Students can fill out a request form to schedule a Facetime call with a leadership team member. During the call, they will be in the student’s dorm where students can communicate what they want to be packed.

Associate Vice President for Student Life and Dean of Students, Dr. Sharra Hynes said, “We shipped about 800 boxes as of about noon today, many of them were shipped Thursday, Friday, and Saturday of last week, it was really on a request basis from students. They filled out the online forms as we worked with them on exactly what they needed from their residence hall room.”

Lees Summit, Mo. freshman Meah Wilburn said she used the service to retrieve items back on campus, and found the process easy and convenient.

“The email they sent out said they would only ship our school stuff, but they let me get some other things too,” Wilburn said. “I don’t know when it will get to me, but they said it should ship the next day.”

The service is helping out-of-state students the most, and those who can’t easily get back to campus, and hadn’t anticipated not returning to campus.

San Juan Capistrano, Calif. freshman Grace Hanlon said she left everything she owned in her dorm, even her supplies for online classes. She said the service is exactly what she needed.

“I only have about four outfits with me. So I’m using the UPS service to ship me back my necessary textbooks and notebooks for all of my classes,” Hanlon said. “I’m very thankful that Baylor does this because being from California, there’s not an easy way to go back to school to get all of my stuff, and I’ll need it for when online classes start.”

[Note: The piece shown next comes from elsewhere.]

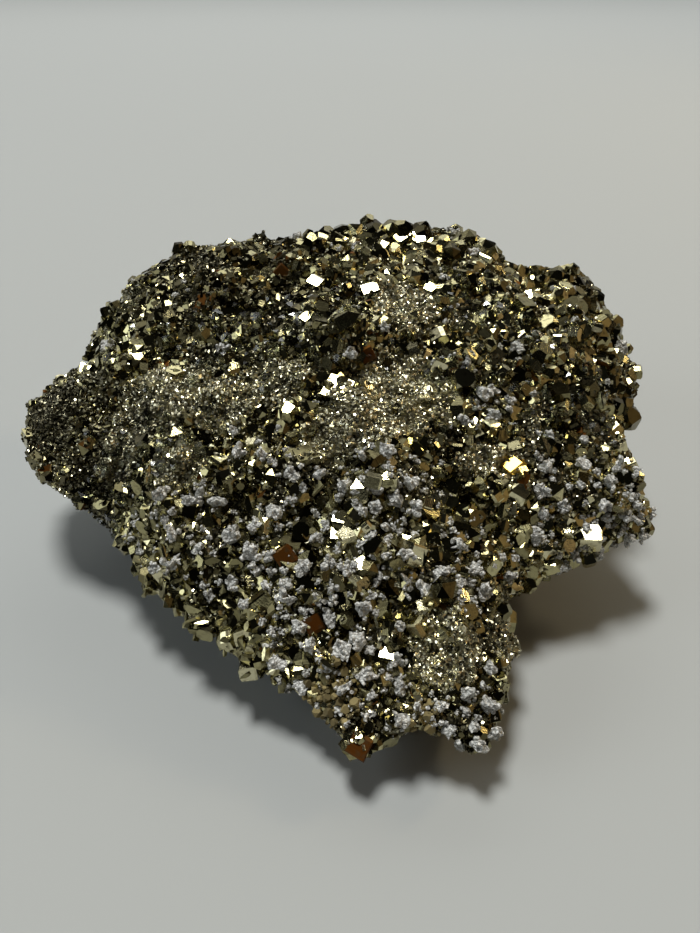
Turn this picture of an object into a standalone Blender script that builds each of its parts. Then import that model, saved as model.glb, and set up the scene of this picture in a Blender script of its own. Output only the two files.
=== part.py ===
"""Pyrite cluster: a thick plate of intergrown crystals on a broken granular base, resting on that base.

Metres, +Z up. The origin is under the middle of the piece, on the surface it rests on.
"""
import math
import random

import bmesh
import bpy
import numpy as np
from mathutils import Euler, Matrix, Vector, noise
from mathutils.bvhtree import BVHTree

NAME = "pyrite_cluster"
MM = 0.001
SEED = 20

# The rim, seen from above: x, y and height in millimetres, counter-clockwise from the right tip.
RIM = (
    (67, -19, 20), (63, -5, 26), (69, 6, 30), (72, 20, 34), (70, 36, 38),
    (68, 49, 41), (60, 53, 42), (48, 47, 43), (43, 58, 43), (37, 65, 43),
    (24, 64, 43), (10, 65, 43), (-1, 65, 43), (-11, 60, 42), (-23, 64, 42),
    (-35, 61, 41), (-46, 61, 40), (-55, 53, 38), (-56, 43, 36), (-62, 35, 33),
    (-61, 26, 30), (-69, 18, 27), (-72, 9, 25), (-70, 0, 23), (-64, -9, 21),
    (-56, -15, 20), (-48, -16, 18), (-45, -21, 16), (-37, -31, 14), (-29, -39, 12),
    (-18, -46, 11), (-9, -52, 10), (-2, -57, 9), (6, -66, 6), (12, -63, 7),
    (14, -58, 9), (18, -61, 9), (24, -65, 8), (29, -62, 8), (34, -50, 11),
    (34, -44, 12), (36, -36, 13), (46, -30, 14), (56, -25, 15), (64, -23, 17),
)

CRYSTAL_REACH = 1.3     # the rock's rim lies this far inside, because crystals stand out of it
RIM_RAGGED = 1.5        # how far the rim wanders in and out
RIM_RAGGED_SPACING = 0.1    # over how much of the way around, in radians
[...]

University President Linda Livingstone announced Monday that Baylor would be extending its class instruction online for the rest of the spring 2020 semester with restricted access to residence halls put into effect immediately.

Livingstone asked Baylor students living in residence halls to not return to campus to retrieve belongings until the university had a plan that was efficient and safe for both students, faculty and staff. The measure was taken to follow social distancing requirements.

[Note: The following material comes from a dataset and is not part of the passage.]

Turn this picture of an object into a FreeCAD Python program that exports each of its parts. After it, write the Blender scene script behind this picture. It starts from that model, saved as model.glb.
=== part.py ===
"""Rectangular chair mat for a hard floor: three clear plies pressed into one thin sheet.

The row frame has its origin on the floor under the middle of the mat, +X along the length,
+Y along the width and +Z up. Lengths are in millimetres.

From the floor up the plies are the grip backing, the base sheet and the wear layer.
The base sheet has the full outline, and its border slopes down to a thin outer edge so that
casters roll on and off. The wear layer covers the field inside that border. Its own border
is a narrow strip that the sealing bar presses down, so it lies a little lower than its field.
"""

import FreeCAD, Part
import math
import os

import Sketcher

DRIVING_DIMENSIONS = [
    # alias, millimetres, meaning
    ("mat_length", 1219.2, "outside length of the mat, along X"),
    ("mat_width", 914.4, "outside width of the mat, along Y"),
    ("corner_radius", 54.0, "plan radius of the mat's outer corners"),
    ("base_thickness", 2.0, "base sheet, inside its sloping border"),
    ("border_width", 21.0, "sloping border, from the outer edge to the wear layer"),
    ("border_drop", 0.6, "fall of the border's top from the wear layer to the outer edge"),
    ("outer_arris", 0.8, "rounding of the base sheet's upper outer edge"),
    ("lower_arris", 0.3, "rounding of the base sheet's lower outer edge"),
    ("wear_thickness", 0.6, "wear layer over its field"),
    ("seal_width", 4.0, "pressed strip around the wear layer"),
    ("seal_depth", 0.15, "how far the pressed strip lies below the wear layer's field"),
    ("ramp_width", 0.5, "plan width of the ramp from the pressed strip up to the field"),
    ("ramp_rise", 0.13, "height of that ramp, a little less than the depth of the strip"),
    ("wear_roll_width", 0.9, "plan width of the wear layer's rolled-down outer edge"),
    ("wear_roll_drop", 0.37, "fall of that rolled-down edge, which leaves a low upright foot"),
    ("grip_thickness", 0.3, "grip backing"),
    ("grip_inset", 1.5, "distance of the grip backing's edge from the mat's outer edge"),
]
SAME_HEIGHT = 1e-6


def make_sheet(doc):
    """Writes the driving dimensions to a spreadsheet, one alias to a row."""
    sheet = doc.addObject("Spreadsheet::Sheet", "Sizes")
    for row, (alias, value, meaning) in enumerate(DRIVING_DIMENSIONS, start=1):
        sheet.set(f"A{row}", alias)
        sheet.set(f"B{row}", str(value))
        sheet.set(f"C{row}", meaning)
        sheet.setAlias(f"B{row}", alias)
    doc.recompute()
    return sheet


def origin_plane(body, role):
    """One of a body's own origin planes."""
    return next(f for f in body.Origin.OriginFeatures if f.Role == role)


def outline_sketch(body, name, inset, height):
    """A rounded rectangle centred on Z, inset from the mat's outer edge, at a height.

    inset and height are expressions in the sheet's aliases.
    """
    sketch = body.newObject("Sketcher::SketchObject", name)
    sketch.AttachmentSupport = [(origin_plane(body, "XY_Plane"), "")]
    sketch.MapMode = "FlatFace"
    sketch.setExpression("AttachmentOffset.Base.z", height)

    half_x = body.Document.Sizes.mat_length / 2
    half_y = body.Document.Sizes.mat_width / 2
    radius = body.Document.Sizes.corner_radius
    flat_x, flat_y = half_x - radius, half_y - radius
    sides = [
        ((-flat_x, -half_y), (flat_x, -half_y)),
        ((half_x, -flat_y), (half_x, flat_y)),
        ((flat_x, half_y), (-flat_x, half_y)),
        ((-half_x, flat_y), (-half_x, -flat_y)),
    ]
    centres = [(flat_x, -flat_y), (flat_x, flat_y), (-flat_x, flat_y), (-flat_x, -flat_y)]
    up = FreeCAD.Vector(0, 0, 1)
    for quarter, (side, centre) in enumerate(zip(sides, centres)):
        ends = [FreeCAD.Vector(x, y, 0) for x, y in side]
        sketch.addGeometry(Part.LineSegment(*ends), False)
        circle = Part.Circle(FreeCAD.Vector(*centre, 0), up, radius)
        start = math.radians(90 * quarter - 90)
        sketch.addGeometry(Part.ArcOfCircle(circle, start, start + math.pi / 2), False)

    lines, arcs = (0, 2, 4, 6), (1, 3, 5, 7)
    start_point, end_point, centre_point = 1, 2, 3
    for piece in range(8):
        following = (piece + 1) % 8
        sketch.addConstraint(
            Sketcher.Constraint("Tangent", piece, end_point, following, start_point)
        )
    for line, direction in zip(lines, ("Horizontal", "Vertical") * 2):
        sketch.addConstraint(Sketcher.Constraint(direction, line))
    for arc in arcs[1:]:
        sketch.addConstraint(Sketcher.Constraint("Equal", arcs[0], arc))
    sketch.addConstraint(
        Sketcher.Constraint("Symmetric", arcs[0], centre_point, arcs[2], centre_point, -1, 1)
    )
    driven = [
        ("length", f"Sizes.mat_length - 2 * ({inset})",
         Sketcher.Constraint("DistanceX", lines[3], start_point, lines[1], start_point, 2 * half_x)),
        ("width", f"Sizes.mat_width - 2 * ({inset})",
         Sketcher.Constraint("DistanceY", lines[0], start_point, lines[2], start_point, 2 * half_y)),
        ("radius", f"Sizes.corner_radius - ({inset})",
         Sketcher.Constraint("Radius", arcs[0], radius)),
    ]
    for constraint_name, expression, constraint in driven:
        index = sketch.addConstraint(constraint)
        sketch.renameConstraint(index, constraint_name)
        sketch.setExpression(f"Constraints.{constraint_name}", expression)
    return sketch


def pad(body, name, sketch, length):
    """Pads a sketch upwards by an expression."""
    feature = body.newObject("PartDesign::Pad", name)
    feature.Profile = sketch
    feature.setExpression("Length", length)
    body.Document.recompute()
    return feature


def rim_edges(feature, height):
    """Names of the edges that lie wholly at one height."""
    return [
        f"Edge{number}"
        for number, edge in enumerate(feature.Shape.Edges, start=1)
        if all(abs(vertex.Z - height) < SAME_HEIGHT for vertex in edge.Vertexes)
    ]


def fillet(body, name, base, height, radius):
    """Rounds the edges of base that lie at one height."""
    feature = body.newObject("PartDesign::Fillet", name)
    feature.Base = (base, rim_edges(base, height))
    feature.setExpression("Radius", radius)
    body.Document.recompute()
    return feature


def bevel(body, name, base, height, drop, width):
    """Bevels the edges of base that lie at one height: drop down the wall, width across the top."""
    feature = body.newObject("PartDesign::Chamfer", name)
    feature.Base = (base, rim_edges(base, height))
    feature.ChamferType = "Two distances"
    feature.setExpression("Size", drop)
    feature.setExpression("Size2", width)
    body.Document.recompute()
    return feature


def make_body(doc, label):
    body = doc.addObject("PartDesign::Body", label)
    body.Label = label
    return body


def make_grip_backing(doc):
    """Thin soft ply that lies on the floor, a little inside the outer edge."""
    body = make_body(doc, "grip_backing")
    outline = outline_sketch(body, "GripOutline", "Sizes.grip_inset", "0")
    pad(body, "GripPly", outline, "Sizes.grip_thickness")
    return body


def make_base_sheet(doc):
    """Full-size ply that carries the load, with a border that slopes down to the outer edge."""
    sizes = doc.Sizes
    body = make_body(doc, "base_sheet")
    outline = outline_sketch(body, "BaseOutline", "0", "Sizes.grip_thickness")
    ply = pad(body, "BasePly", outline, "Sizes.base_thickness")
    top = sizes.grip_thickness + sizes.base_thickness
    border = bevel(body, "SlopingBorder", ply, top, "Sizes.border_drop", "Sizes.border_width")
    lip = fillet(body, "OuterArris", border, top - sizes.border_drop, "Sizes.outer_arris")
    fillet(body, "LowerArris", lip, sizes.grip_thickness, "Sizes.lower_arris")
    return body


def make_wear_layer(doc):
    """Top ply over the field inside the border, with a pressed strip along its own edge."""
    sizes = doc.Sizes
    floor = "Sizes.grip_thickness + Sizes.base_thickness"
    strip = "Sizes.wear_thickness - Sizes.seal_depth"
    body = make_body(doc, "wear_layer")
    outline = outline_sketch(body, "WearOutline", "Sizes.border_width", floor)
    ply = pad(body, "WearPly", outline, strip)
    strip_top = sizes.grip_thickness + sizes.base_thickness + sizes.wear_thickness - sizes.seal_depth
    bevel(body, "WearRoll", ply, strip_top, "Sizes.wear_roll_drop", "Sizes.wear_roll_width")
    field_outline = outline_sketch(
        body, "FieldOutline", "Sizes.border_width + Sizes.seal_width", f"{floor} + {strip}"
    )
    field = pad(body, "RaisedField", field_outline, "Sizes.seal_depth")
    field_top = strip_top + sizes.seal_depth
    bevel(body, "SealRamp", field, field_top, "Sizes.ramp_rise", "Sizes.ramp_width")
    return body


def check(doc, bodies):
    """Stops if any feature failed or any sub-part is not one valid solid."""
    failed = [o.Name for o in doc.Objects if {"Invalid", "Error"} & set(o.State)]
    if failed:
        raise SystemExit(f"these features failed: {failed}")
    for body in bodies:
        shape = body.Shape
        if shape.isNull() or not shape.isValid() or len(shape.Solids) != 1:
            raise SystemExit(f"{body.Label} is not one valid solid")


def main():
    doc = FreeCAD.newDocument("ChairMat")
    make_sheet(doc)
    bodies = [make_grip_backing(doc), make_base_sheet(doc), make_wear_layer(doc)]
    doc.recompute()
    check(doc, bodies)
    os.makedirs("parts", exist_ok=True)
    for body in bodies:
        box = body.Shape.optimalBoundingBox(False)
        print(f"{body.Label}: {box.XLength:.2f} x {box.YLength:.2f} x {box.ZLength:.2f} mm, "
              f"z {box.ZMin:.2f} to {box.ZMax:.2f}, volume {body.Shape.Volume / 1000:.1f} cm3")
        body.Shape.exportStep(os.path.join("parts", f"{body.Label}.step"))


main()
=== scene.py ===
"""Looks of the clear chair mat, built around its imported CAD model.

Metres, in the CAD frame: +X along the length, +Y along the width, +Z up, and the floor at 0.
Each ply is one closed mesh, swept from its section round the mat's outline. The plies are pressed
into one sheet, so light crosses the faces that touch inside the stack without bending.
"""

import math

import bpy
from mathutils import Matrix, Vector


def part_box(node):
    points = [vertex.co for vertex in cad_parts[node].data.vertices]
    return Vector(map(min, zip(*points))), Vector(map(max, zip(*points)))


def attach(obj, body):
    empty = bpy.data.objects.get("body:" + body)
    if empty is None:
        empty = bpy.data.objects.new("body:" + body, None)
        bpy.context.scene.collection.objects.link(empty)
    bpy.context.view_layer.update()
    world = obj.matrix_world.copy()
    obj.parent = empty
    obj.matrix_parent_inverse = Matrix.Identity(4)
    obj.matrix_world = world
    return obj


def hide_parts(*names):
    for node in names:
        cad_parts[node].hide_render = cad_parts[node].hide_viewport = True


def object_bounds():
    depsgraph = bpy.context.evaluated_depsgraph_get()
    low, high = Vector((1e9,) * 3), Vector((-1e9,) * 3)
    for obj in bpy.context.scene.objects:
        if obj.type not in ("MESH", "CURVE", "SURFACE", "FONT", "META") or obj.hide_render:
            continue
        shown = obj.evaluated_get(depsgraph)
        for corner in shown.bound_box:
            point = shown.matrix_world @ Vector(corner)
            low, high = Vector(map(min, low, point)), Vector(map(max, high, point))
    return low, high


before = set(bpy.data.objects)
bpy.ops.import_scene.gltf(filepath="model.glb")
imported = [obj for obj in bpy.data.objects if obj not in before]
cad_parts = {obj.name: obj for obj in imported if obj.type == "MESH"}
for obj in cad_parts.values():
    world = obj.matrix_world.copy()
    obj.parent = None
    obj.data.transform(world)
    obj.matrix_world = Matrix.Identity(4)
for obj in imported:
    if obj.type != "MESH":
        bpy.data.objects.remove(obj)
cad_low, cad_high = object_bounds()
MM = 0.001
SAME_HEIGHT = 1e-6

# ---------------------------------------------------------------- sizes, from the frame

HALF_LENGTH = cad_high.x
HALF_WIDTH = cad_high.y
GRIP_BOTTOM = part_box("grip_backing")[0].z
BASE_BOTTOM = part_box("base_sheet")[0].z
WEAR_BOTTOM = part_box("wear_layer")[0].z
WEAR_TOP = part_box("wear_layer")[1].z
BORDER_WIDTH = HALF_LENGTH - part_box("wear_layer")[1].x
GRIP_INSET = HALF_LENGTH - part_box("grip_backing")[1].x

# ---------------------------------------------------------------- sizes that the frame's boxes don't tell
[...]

As for residence hall team members who helped send back essentials, Hynes said her understanding of how social distancing practices were being followed by staff throughout the essential item send-back.

“They went in one at a time and then they would hand off the boxes to a career staff member and then take them to where UPS packaged them,” Hynes said. “I think it worked pretty well and pretty seamlessly. They had pairs of people on staff by residence hall, so they didn’t have lots of people in one hall at a time. I think it was pretty effective and complied with the distance recommended.”

Only a limited number of students with special circumstances are able to return to the dorms after the extended spring break. Hynes said more information would be coming regarding move-out after more analysis has been done concerning how many students still need to retrieve their belongings and how many only need to check out.